- Goal -
Give back the entire listing verbatim.

________________________

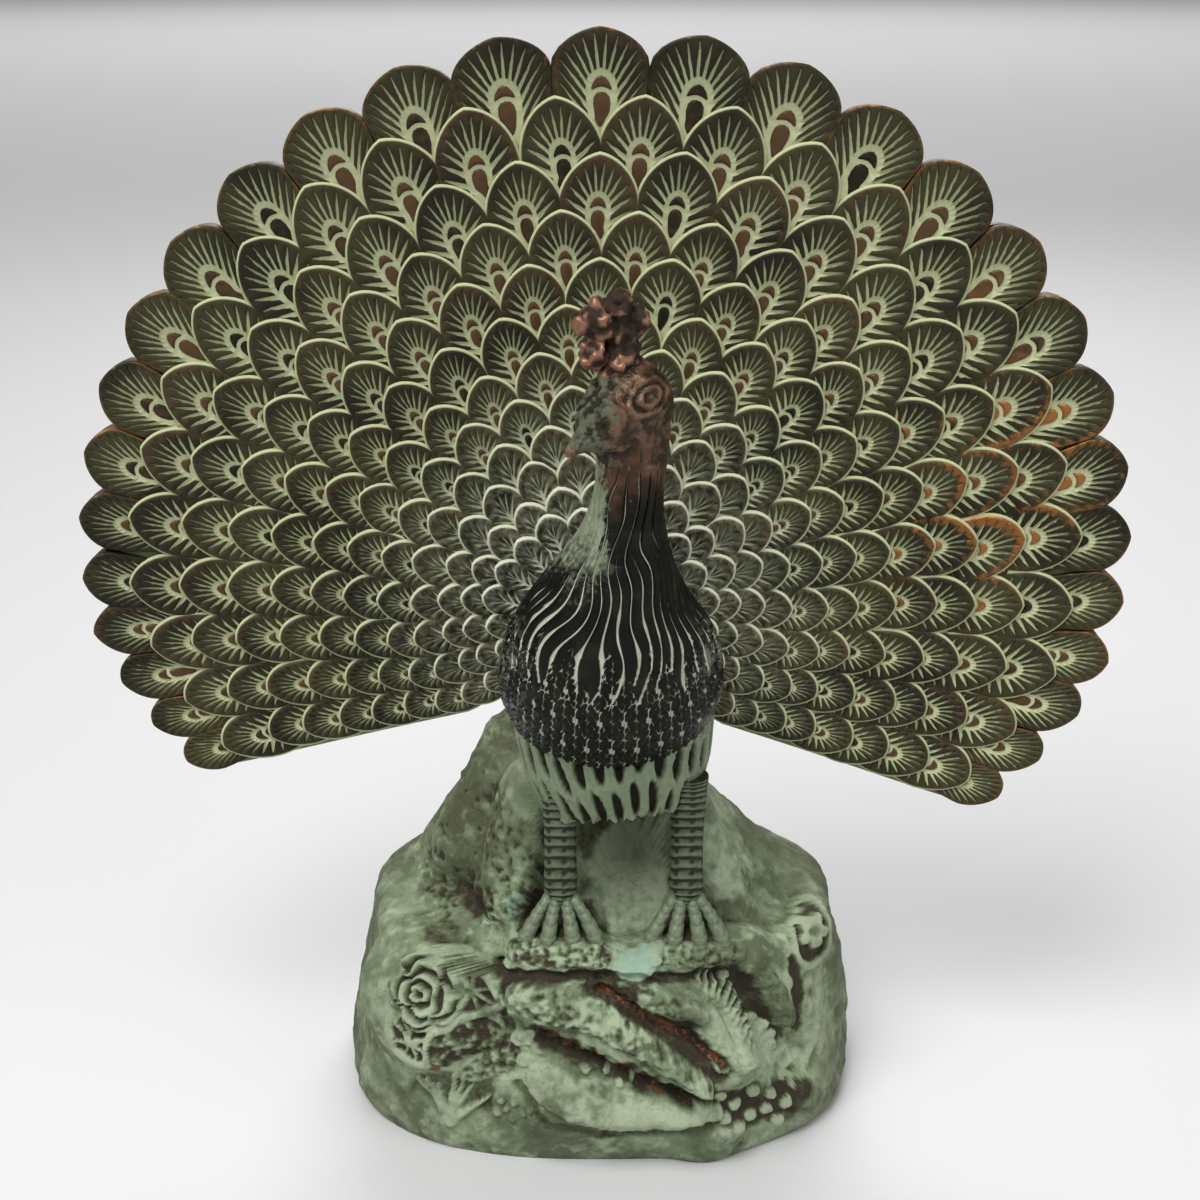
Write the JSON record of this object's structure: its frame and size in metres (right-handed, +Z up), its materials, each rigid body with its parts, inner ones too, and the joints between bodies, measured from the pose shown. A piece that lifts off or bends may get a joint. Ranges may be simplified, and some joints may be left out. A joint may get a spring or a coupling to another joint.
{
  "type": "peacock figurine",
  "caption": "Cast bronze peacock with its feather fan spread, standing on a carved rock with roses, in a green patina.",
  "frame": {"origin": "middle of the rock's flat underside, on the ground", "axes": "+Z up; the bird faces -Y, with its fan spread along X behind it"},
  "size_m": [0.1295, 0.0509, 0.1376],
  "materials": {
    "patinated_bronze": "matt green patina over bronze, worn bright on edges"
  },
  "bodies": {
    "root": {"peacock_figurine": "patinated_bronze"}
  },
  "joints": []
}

________________________

- Full solution -
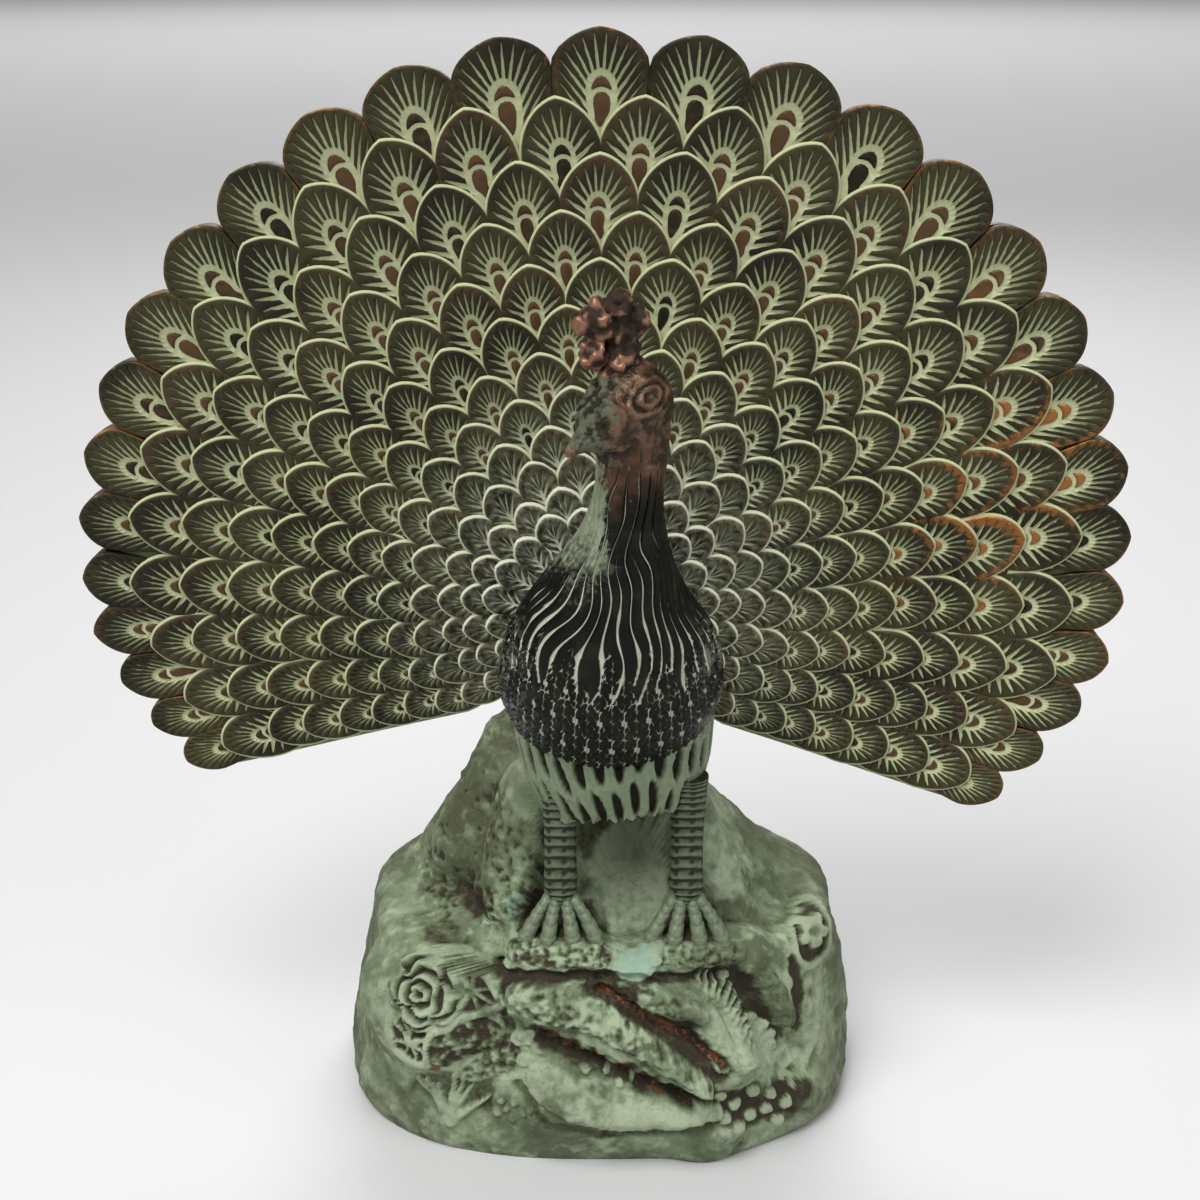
Write the JSON record of this object's structure: its frame and size in metres (right-handed, +Z up), its materials, each rigid body with its parts, inner ones too, and the joints between bodies, measured from the pose shown. A piece that lifts off or bends may get a joint. Ranges may be simplified, and some joints may be left out. A joint may get a spring or a coupling to another joint.
{
  "type": "peacock figurine",
  "caption": "Cast bronze peacock with its feather fan spread, standing on a carved rock with roses, in a green patina.",
  "frame": {"origin": "middle of the rock's flat underside, on the ground", "axes": "+Z up; the bird faces -Y, with its fan spread along X behind it"},
  "size_m": [0.1295, 0.0509, 0.1376],
  "materials": {
    "patinated_bronze": "matt green patina over bronze, worn bright on edges"
  },
  "bodies": {
    "root": {"peacock_figurine": "patinated_bronze"}
  },
  "joints": []
}